Hovsep Pushman was one of those rare artists whose work was appreciated by both critics and collectors, and who enjoyed recognition and good fortune. In a 1932 one-man show at New York’s Grand Central Art Galleries, the entire display of 16 Pushman paintings was sold before opening day’s end.


Pushman, later a naturalized American citizen, was born in Armenia in 1877. At age 11, he held a scholarship at the Constantinople Academy of Art. By 17, he had gone to the United States and started teaching art in Chicago.  Pushman received his formal education in Paris at the Beaux-Arts Academie under Lefebvre, Robert-Fleury and Dechenaud. He exhibited his work at the Salon des Artistes Francais in Paris, winning a bronze medal in 1914 and a silver medal in 1921. He also was awarded the California Art Club’s Ackerman prize in 1918.

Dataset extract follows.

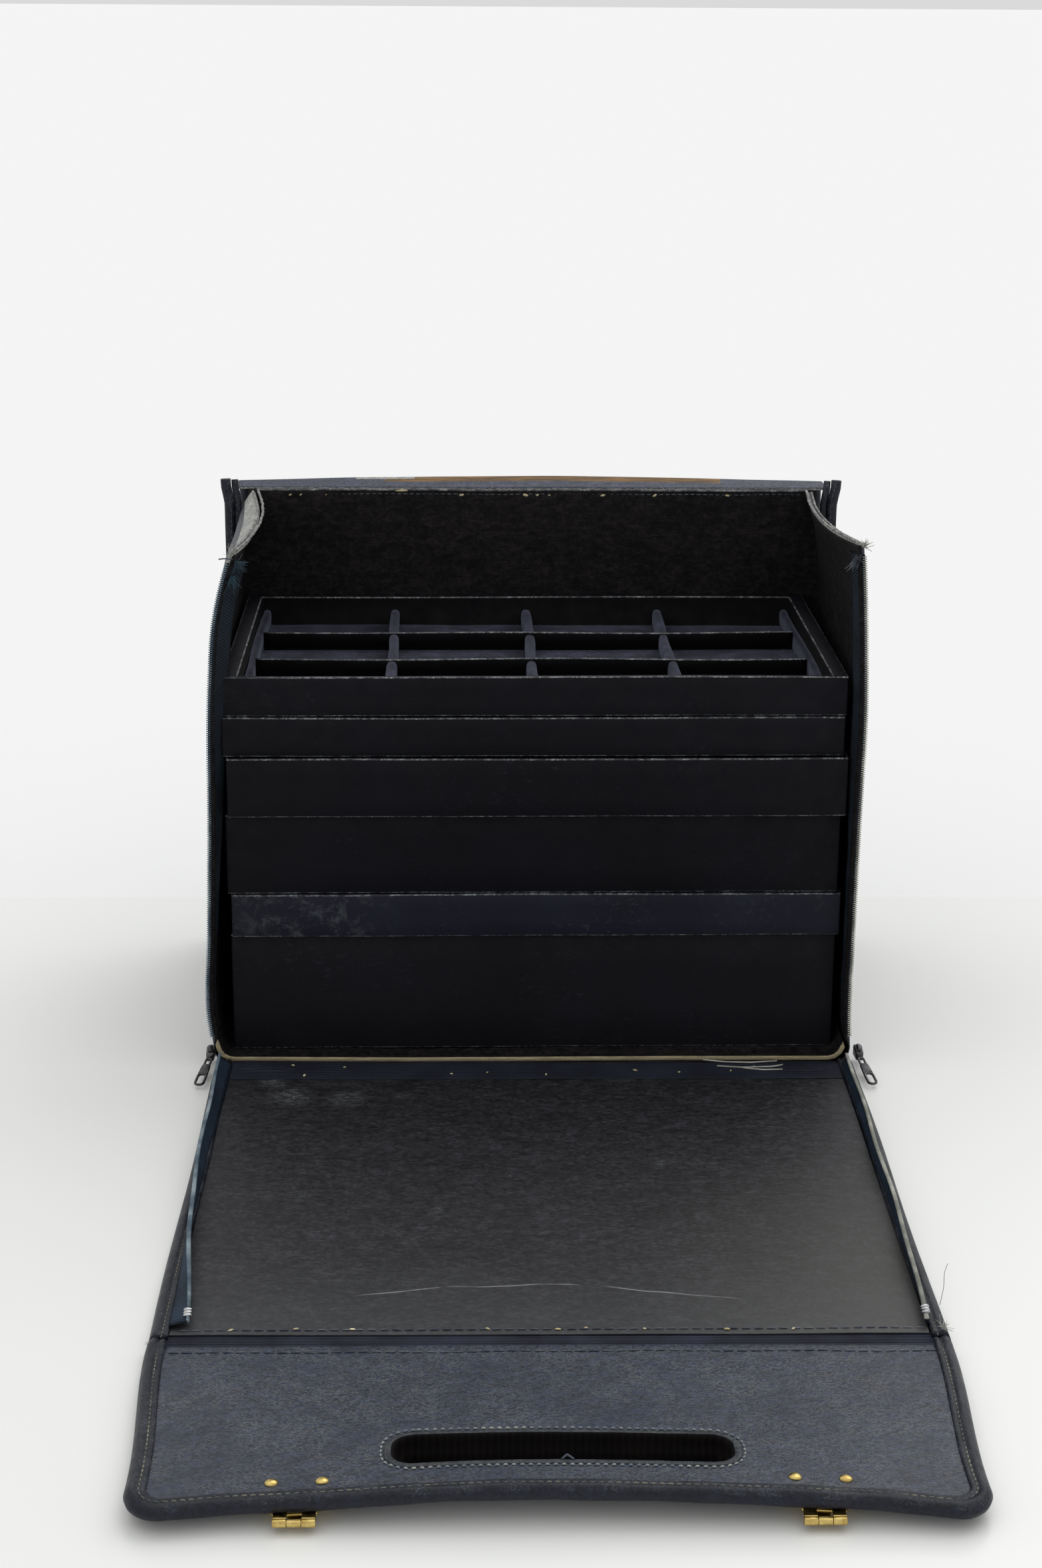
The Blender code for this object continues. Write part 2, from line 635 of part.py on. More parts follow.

Pushman’s artistic identity began to take shape after he opened his own studio in 1921. Robert-Fleury, upon seeing one of Pushman’s early studio still lives, advised the artist, “That painting is you.”


Thereafter, Pushman’s career was devoted to one subject, oriental mysticism, and one form, the still life. His paintings typically featured oriental idols, pottery and glassware, all glowing duskily as if illuminated by candlelight. They were symbolic, spiritual paintings, and were sometimes accompanied by readings, which help explain their allegorical significance. Most important, they were exquisitely beautiful, executed with technical precision. When Twilight Comes (date and location unknown) exemplifies the stunning beauty, mysterious mood and impeccable technique that made Pushman’s work so highly respected.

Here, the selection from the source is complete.